+++ Input for this task +++
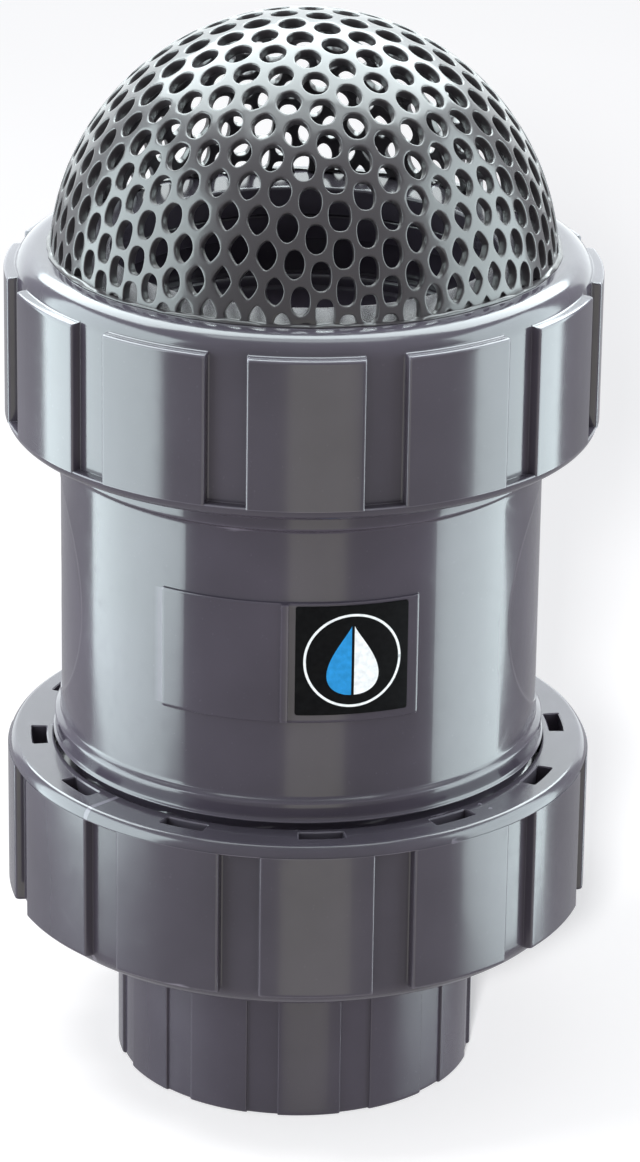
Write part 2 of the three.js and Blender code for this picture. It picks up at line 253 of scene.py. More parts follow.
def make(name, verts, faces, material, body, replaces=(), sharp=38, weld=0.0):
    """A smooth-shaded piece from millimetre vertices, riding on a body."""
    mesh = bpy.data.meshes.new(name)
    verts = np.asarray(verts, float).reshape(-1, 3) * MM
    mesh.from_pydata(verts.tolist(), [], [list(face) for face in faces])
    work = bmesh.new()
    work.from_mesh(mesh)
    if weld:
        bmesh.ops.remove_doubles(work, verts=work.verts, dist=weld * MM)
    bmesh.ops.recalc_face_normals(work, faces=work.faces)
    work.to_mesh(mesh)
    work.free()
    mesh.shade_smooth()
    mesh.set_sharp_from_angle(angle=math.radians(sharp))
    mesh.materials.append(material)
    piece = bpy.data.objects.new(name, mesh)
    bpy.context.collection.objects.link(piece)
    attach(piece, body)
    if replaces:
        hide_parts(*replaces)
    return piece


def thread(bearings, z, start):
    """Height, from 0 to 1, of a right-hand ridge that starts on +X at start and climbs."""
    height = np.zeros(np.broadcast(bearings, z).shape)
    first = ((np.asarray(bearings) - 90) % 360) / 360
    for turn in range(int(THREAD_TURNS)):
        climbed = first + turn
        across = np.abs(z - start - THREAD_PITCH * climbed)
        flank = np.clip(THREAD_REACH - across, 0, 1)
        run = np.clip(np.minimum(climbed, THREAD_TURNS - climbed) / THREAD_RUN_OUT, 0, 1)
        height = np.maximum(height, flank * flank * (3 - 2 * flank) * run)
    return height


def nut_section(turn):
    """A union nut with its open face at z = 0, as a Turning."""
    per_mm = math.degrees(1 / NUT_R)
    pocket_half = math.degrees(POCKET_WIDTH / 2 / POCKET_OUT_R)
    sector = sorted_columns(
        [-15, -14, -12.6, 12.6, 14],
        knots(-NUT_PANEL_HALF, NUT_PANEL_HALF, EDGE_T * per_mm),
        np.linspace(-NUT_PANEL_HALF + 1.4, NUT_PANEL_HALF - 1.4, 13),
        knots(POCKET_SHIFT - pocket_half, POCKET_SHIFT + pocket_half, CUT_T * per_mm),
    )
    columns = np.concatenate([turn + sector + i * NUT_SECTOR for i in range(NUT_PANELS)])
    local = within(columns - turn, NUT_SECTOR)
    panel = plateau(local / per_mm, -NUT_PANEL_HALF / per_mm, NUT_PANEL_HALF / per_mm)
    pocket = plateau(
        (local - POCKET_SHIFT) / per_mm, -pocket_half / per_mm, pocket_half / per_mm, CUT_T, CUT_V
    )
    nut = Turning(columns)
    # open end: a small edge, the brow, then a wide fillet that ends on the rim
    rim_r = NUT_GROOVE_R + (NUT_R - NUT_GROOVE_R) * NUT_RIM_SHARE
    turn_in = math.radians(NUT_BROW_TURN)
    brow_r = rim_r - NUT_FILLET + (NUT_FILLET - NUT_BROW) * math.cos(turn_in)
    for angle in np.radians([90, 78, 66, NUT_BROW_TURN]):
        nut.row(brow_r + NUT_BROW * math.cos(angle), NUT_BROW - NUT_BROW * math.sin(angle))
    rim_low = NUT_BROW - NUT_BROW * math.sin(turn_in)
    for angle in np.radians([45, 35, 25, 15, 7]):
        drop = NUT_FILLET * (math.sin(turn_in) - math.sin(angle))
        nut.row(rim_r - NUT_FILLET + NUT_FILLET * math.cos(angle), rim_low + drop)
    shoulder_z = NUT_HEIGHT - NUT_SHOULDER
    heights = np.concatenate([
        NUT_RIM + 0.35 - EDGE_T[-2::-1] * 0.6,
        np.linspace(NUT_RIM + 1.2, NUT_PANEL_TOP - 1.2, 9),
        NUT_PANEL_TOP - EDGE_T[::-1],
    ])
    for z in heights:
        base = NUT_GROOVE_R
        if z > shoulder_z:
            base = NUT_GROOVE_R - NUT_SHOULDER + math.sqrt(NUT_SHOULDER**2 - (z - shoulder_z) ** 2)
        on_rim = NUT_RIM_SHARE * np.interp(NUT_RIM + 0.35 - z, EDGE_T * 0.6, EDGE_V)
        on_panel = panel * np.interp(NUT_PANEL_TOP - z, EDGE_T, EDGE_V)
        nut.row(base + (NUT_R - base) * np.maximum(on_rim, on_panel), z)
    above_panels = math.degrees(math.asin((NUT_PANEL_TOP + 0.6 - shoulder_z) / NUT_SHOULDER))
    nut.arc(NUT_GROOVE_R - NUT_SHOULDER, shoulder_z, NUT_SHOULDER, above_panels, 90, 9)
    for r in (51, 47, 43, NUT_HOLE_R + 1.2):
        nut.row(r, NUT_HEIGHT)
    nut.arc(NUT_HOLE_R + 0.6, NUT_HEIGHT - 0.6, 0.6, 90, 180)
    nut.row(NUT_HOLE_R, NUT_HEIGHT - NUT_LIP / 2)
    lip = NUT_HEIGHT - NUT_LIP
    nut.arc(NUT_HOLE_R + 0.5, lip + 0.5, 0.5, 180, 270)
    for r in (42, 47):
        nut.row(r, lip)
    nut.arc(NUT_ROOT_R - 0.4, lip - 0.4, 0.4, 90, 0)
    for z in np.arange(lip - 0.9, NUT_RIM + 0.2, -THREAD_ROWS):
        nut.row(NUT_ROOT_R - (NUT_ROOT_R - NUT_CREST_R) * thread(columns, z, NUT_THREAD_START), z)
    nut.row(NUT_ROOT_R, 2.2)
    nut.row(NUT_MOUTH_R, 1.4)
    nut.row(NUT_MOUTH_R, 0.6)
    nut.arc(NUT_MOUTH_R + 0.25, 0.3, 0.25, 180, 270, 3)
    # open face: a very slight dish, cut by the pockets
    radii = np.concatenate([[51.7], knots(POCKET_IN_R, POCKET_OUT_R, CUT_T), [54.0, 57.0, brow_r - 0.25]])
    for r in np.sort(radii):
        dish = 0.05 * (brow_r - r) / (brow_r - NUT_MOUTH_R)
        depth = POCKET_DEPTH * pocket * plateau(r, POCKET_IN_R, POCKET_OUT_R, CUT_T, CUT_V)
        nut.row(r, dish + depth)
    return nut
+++
+++ Input for this task +++
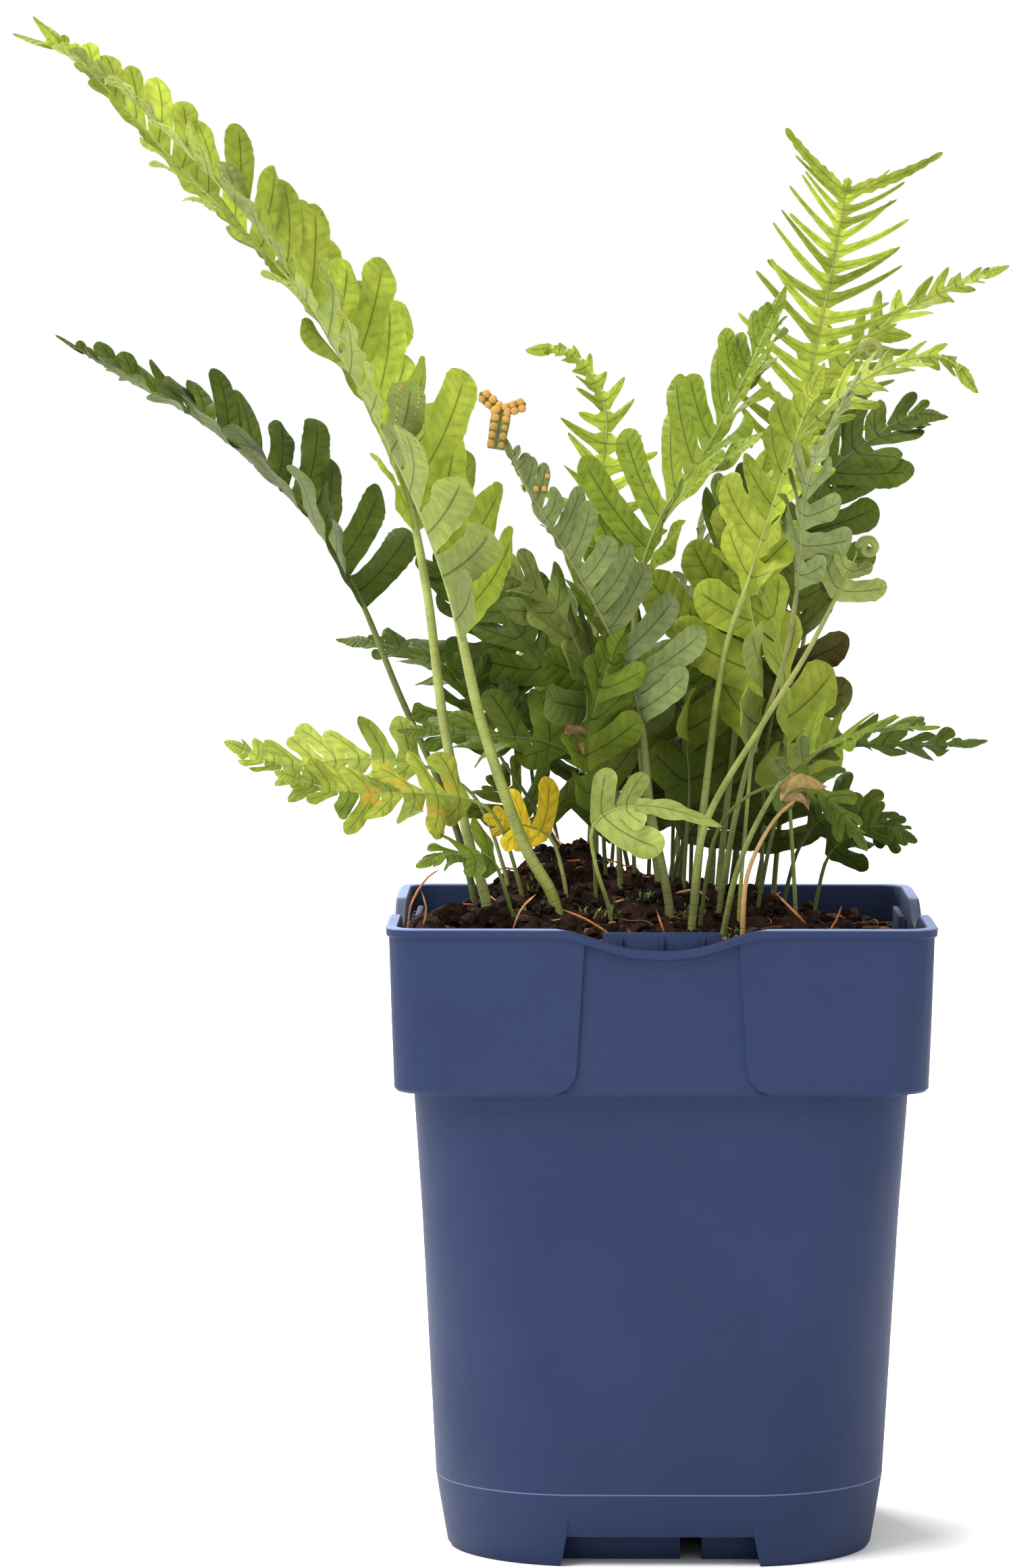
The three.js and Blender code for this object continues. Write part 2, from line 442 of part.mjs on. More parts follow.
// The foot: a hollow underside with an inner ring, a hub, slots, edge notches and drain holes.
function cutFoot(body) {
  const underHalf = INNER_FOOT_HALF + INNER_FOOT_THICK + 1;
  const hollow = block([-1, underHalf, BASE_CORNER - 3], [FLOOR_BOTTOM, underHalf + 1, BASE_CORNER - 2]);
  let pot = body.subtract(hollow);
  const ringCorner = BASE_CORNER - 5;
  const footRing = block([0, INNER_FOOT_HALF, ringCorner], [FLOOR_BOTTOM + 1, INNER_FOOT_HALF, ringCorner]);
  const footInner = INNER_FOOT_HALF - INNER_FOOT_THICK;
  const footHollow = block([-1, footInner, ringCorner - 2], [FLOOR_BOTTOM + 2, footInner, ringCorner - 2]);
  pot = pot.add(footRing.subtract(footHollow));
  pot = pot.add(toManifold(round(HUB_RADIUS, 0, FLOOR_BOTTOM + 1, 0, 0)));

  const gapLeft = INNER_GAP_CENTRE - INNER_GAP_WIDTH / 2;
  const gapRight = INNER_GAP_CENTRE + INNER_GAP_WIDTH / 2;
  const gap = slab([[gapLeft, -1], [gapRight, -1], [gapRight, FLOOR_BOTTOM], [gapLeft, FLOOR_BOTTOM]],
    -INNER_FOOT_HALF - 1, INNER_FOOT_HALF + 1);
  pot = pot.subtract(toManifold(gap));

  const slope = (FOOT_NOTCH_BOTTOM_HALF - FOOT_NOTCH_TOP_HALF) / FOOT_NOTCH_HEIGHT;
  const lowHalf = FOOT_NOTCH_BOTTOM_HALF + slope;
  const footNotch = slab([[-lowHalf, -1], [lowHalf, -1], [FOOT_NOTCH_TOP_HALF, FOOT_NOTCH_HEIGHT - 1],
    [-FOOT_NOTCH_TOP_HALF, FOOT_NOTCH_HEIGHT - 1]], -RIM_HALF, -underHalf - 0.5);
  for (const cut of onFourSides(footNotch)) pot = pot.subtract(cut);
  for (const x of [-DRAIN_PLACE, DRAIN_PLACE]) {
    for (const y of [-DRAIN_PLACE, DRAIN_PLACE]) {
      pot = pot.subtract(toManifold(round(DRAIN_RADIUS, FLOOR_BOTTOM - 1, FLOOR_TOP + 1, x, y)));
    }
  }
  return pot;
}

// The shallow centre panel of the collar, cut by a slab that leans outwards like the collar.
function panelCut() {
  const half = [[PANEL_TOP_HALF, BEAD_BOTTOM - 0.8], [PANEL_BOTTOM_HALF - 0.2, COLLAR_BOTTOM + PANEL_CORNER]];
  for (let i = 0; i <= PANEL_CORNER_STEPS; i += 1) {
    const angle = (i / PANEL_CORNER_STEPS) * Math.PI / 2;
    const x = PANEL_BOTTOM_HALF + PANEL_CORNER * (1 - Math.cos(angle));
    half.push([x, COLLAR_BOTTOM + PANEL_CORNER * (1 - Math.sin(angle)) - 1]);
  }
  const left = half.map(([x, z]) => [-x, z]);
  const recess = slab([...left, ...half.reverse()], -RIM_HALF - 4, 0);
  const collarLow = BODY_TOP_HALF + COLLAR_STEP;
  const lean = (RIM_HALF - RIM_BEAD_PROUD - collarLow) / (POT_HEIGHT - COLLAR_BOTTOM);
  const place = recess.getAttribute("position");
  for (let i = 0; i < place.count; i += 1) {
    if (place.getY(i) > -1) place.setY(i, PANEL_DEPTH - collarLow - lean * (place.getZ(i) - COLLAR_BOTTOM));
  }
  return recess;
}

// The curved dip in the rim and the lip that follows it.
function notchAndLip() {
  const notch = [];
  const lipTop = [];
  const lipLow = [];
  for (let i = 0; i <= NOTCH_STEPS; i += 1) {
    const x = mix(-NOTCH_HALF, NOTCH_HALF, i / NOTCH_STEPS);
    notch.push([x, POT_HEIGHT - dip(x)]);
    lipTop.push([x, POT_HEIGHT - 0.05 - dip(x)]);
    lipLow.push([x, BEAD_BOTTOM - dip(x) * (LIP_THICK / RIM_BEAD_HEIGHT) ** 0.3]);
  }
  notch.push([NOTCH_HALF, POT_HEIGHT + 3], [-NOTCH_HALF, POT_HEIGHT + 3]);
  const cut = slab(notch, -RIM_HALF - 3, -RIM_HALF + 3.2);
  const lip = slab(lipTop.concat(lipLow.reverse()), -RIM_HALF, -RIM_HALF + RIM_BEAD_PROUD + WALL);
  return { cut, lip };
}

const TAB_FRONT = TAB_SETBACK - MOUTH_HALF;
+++
• Written problem: Using the entries above, return exactly the lines from the line with "Write part 2 of" to the line with "return piece", counting both of those lines.

• Completed task:
Write part 2 of the three.js and Blender code for this picture. It picks up at line 253 of scene.py. More parts follow.
def make(name, verts, faces, material, body, replaces=(), sharp=38, weld=0.0):
    """A smooth-shaded piece from millimetre vertices, riding on a body."""
    mesh = bpy.data.meshes.new(name)
    verts = np.asarray(verts, float).reshape(-1, 3) * MM
    mesh.from_pydata(verts.tolist(), [], [list(face) for face in faces])
    work = bmesh.new()
    work.from_mesh(mesh)
    if weld:
        bmesh.ops.remove_doubles(work, verts=work.verts, dist=weld * MM)
    bmesh.ops.recalc_face_normals(work, faces=work.faces)
    work.to_mesh(mesh)
    work.free()
    mesh.shade_smooth()
    mesh.set_sharp_from_angle(angle=math.radians(sharp))
    mesh.materials.append(material)
    piece = bpy.data.objects.new(name, mesh)
    bpy.context.collection.objects.link(piece)
    attach(piece, body)
    if replaces:
        hide_parts(*replaces)
    return piece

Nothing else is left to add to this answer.